Pasta Recipes
PASTA - MACARONI, SPAGHETTI, AND VERMICELLI
These are made from wheaten flour mixed with a small quantity of water.
Vermicelli is used in soup and puddings; macaroni and spaghetti are used
as vegetables. Macaroni is a very nutritious and also an economical food,
and should be used much more extensively than it is.
It should never be washed, as the boiling water in cooking will better
take off anything that needs to be removed. Always cook it in boiling
salted water until tender, before serving it in any way. Drain, and pour
cold water over it to keep it from becoming pasty.
Pasta Recipe, No. 1
Break one quarter of a pound of macaroni into three-inch pieces, and
put into three pints of boiling salted water. Boil twenty minutes, or
until soft. Drain in a colander, and pour cold water through it to cleanse
it and keep it from sticking. Cut into inch pieces. Lay the strips on
a board, parallel to each other, and cut through them all at once. Put
in a shallow baking-dish and cover with a white sauce.
Add half a teaspoon of salt. Mix two-thirds of a cup of fine cracker
crumbs with a third of a cup of melted butter, and sprinkle over the top.

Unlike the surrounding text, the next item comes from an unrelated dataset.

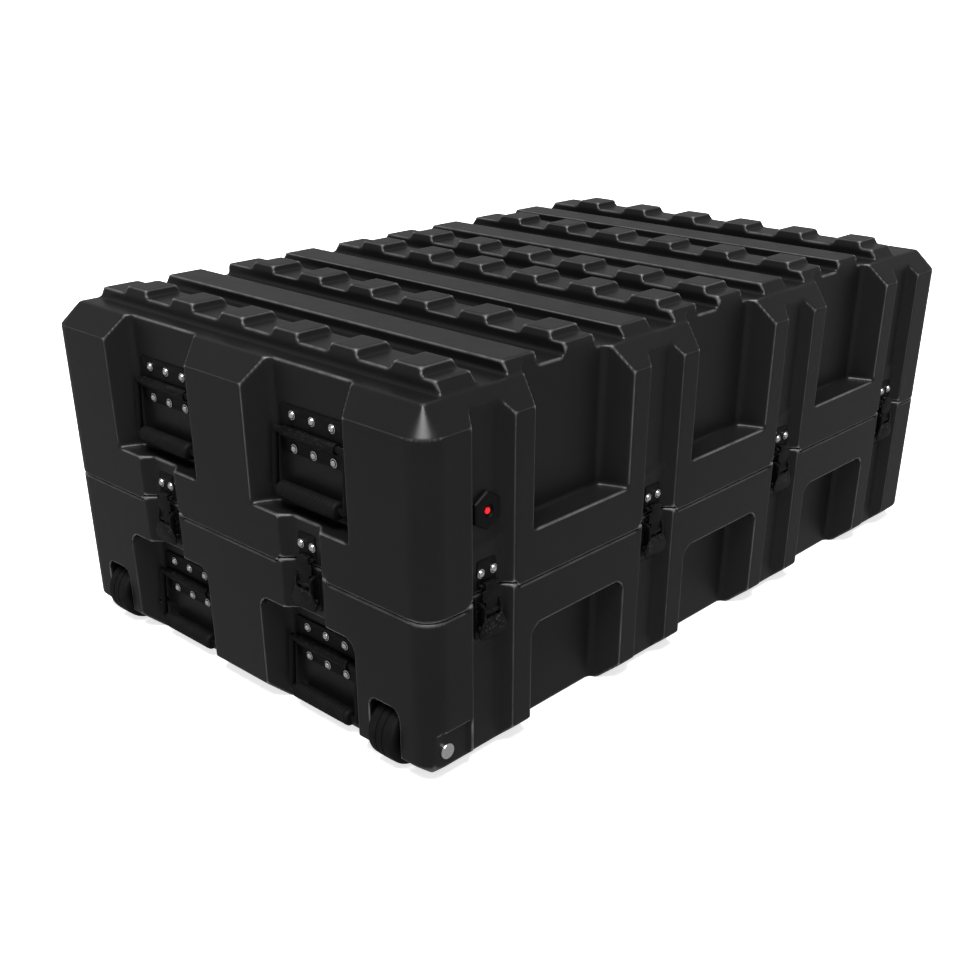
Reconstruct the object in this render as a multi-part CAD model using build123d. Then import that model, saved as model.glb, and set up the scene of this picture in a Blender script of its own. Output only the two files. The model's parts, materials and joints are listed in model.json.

Bake until the crumbs are brown. If cheese be liked with it, use half
a cup of grated Parmesan or any other dry cheese. Put part of it with
the macaroni, and mix the remainder with the crumbs.
Pasta Recipe, No. 2
Pour a white sauce over the macaroni, and serve the grated cheese on
a separate dish.
Pasta Recipe, No. 3
Mix two hard-boiled eggs, chopped fine, with the macaroni. Sprinkle
each layer with salt and pepper, and add a little prepared mustard, if
you wish. Cover with milk and buttered crumbs, and bake until the crumbs
are brown.
SPAGHETTI
This is a variety of macaroni, only very much smaller in diameter. It
is cooked the same as the ordinary macaroni, and served the same with
cream or tomato sauce, cheese, and crumbs. Spaghetti may be served without
cutting, if one is skilled in the art of winding it around the fork the
same as the Italians do.
Macaroni, if properly cooked, is certainly a very palatable dish, and
is very nutritious. Where the cost of food is a question of importance
to as many of us as it is at the present time, its use should be cultivated
and appreciated. With the Italians it forms a large part of their daily
sustenance, and when we take into consideration the great amount of hard,
laborious work that is accomplished by this race in our country, we cannot
doubt that their food, cheap though it may be, is remarkably sustaining.